Oleh Leha (Pemerhati Sosial)
BEM KM Universitas Mulawarman (Ummul) melalui kementerian gender melakukan audiensi pada tanggal 12 Agustus 2024 lalu guna membahas kasus kekerasan seksual di kampus bersama Satgas PPKS Unmul. Audiensi tersebut bertujuan untuk pengawalan terhadap kasus yang menimpa tiga dosen dan untuk mendukung penuh jalannya penanganan dan pencegahan kekerasan seksual.
Pemberian sanksi terutama pada kasus yang menimpa mahasiswa dan dosen yang diatur dalam kode etik tidak berjalan mulus karena di Unmul sendiri kode etik belum disahkan dan di tandatangani bahkan tidak ada tanggal pengesahannya sehingga tidak berkekuatan hukum.
Hal ini membuat mahasiswa menggelar aksi tuntut ketegasan terhadap dosen pelaku kekerasan seksual yang kasusnya masih mengambang. (Kaltimpost 24/08/24)
*Kapitalisme Sekuler Akar Masalah*
Kampus sebagai lembaga pendidikan tinggi seharusnya mencerminkan karakter orang-orang yang bermartabat. Ketinggian ilmu seharusnya sejalan dengan sikap dan perbuatan yang terpuji, bukan terjebak dalam perbuatan dosa. Kondisi ini menunjukkan kegagalan pendidikan mencetak generasi unggul.
Kampus seharusnya menjadi sumber muara ilmu pengetahuan untuk mencerdaskan kehidupan bangsa serta membangun peradaban cemerlang dan menjadi tumpuan harapan untuk lahirnya insan-insan cendikia yang responsif terhadap berbagai persoalan umat.
Adanya upaya untuk membantu korban kekerasan seksual merupakan langkah yang baik tetapi mencegah kekerasan seksual menjadi langkah yang seharusnya ditempuh, bukan menunggu sampai munculnya korban. Artinya rumusan penanganan kasus kekerasan seksual harus merujuk pada akar masalahnya.

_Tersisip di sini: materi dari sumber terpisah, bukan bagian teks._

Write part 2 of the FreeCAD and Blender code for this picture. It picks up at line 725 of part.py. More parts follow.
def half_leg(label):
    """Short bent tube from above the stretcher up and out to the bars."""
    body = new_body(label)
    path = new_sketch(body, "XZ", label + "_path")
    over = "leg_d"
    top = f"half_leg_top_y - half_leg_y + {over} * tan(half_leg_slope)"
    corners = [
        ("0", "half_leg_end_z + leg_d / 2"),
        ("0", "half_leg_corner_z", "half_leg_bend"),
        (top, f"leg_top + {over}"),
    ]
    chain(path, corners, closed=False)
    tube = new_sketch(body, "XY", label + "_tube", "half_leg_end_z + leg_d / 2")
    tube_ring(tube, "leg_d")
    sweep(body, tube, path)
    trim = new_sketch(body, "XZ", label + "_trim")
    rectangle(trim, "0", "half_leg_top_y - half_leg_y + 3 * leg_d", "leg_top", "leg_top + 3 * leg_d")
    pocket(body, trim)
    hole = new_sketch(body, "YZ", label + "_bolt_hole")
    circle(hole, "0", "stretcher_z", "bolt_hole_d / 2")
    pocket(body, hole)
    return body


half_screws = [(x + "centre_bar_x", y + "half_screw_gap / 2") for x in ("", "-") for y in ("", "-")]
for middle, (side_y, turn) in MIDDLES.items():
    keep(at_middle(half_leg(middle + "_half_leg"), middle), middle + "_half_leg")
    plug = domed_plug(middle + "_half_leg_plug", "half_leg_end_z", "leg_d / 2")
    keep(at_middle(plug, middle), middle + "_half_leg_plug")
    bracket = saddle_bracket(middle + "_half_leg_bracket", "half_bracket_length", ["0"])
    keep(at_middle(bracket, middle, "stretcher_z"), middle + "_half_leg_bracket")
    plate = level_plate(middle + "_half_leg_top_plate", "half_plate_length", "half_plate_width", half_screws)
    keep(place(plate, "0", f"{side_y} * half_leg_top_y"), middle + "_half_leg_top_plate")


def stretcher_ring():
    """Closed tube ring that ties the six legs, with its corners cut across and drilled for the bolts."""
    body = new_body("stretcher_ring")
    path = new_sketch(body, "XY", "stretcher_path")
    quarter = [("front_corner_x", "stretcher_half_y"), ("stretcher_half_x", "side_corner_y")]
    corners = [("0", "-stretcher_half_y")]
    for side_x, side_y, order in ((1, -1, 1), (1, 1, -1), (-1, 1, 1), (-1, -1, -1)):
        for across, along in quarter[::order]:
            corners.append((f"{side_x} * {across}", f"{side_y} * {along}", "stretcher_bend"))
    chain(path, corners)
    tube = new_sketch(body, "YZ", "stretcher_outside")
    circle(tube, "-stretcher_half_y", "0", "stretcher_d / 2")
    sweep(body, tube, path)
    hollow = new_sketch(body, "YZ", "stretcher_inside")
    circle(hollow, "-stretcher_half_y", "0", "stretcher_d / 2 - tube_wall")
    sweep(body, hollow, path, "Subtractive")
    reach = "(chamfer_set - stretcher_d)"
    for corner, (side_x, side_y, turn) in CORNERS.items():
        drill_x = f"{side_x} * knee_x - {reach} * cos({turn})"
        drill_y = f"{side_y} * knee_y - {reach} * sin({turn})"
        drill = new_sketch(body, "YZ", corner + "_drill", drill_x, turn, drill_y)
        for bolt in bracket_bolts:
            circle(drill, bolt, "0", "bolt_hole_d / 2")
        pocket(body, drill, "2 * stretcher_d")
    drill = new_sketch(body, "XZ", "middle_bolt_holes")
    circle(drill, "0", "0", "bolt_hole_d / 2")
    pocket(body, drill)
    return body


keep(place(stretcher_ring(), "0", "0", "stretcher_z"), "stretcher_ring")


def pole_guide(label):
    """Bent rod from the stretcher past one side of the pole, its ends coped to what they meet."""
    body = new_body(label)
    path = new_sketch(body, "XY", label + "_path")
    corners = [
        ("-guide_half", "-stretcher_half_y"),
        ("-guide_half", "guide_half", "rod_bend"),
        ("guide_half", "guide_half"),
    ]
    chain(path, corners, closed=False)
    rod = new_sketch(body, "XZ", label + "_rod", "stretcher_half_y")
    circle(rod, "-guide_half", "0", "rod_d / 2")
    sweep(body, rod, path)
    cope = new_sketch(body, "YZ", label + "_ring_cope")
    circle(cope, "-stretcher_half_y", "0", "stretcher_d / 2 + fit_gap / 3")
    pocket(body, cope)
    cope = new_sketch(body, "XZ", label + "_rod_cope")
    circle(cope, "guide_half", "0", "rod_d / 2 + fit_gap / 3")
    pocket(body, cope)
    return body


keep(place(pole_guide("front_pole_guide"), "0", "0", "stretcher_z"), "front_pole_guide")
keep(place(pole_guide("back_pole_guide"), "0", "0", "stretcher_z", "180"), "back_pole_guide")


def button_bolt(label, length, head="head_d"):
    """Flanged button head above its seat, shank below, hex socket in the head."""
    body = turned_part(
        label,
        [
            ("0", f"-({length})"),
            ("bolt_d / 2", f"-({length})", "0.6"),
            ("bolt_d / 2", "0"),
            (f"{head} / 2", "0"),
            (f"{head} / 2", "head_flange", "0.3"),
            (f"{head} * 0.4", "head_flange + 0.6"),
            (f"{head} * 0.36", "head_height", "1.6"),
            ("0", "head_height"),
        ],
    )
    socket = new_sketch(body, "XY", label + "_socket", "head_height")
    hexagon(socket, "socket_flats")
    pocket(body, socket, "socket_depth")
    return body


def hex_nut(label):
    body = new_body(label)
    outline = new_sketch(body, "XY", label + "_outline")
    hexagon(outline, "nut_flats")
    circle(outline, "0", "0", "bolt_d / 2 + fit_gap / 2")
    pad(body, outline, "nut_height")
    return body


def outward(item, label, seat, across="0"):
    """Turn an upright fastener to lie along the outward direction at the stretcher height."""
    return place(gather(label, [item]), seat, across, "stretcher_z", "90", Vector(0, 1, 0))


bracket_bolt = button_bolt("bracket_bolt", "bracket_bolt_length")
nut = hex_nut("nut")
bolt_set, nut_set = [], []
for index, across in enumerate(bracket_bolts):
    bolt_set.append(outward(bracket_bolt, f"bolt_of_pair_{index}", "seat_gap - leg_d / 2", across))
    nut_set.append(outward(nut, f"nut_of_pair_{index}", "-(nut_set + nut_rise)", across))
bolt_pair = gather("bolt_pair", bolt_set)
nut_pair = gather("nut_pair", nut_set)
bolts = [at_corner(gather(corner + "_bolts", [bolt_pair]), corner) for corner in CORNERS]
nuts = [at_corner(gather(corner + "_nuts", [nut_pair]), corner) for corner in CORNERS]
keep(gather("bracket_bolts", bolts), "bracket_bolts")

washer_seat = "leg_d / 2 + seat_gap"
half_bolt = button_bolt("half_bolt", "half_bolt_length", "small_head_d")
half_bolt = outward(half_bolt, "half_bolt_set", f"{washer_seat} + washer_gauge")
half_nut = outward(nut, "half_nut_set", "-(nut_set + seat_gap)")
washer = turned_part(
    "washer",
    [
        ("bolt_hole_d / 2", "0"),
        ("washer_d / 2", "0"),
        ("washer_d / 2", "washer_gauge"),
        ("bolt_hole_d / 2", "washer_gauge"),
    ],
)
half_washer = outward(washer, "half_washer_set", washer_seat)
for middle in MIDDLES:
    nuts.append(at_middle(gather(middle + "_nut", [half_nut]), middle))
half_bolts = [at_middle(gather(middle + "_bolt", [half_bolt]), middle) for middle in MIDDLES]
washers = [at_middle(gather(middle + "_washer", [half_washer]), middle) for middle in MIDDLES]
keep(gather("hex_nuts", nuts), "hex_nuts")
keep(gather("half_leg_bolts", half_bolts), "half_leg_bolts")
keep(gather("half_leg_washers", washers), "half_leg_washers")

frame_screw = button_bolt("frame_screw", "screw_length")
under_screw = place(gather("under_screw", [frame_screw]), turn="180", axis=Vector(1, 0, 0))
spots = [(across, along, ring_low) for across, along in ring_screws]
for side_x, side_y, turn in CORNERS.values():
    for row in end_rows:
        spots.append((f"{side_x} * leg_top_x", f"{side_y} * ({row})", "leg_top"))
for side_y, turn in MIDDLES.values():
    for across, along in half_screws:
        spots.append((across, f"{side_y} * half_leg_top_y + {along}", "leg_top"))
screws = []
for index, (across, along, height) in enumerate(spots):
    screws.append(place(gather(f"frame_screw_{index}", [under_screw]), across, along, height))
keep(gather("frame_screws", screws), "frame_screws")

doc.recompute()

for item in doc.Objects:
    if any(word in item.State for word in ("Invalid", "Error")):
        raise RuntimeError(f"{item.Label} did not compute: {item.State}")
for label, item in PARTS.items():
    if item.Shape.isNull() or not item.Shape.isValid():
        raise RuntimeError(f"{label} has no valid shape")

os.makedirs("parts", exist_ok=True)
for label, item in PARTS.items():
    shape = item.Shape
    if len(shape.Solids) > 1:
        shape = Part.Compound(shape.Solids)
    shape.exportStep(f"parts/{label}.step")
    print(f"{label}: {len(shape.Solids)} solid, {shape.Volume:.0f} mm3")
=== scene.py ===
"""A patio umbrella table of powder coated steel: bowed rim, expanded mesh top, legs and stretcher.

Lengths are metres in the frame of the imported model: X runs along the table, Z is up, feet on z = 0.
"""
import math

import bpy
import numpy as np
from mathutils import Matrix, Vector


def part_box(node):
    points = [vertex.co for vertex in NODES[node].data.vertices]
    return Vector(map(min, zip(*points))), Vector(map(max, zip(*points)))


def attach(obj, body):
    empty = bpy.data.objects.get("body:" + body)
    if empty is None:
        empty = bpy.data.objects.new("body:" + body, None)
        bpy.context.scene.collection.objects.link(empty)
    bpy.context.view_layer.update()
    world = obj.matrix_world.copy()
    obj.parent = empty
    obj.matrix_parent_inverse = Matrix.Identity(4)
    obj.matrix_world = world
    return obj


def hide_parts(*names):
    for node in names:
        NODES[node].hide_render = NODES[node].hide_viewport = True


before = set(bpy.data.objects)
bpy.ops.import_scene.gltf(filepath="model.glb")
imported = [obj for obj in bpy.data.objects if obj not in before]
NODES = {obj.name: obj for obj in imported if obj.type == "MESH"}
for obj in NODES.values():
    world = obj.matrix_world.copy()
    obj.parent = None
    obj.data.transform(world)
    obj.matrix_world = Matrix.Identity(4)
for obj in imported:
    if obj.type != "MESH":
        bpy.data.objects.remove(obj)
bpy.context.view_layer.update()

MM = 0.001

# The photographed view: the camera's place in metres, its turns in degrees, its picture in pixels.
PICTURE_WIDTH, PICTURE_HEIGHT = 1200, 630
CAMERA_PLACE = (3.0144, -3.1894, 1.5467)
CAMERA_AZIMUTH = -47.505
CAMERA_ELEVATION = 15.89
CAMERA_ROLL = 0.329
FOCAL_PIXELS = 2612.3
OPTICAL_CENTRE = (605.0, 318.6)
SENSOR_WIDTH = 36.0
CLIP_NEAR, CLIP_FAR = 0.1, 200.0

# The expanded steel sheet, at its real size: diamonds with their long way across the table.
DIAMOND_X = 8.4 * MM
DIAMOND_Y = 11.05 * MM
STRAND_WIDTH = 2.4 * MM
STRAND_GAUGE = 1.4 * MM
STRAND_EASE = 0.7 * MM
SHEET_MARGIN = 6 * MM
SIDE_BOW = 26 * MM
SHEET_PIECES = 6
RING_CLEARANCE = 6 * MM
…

Penyebab utama kekerasan seksual adalah akibat diterapkannya sistem sekuler kapitalisme di negeri ini. Pemisahan agama dari kehidupan menjadikan interaksi laki-laki dan perempuan nyaris tanpa batas.
Di kampus misalnya, sering kita jumpai seorang mahasiswa konsultasi kepada dosennya di ruang tertutup dan hanya berdua. Padahal, berdua-duaan yang bukan mahrom bisa memicu terjadinya perzinaan bahkan kekerasan seksual. Arus liberalisme telah menggiring generasi bergaya hidup hedonis, individualis, dan pragmatis.
Sistem ini juga mengikis ketakwaan individu, sehingga generasi tidak mampu membedakan perbuatan yang baik dan buruk. Akibatnya, pacaran, selingkuh, sampai meningkatnya kasus aborsi menjadi fakta yang tidak terbantahkan.
Kebebasan berperilaku makin diperparah dengan peran media yang banyak mempertontonkan adegan yang merangsang syahwat, seperti film dan iklan. Situs-situs yang tidak edukatif ini dengan mudah diakses kapan dan di mana saja.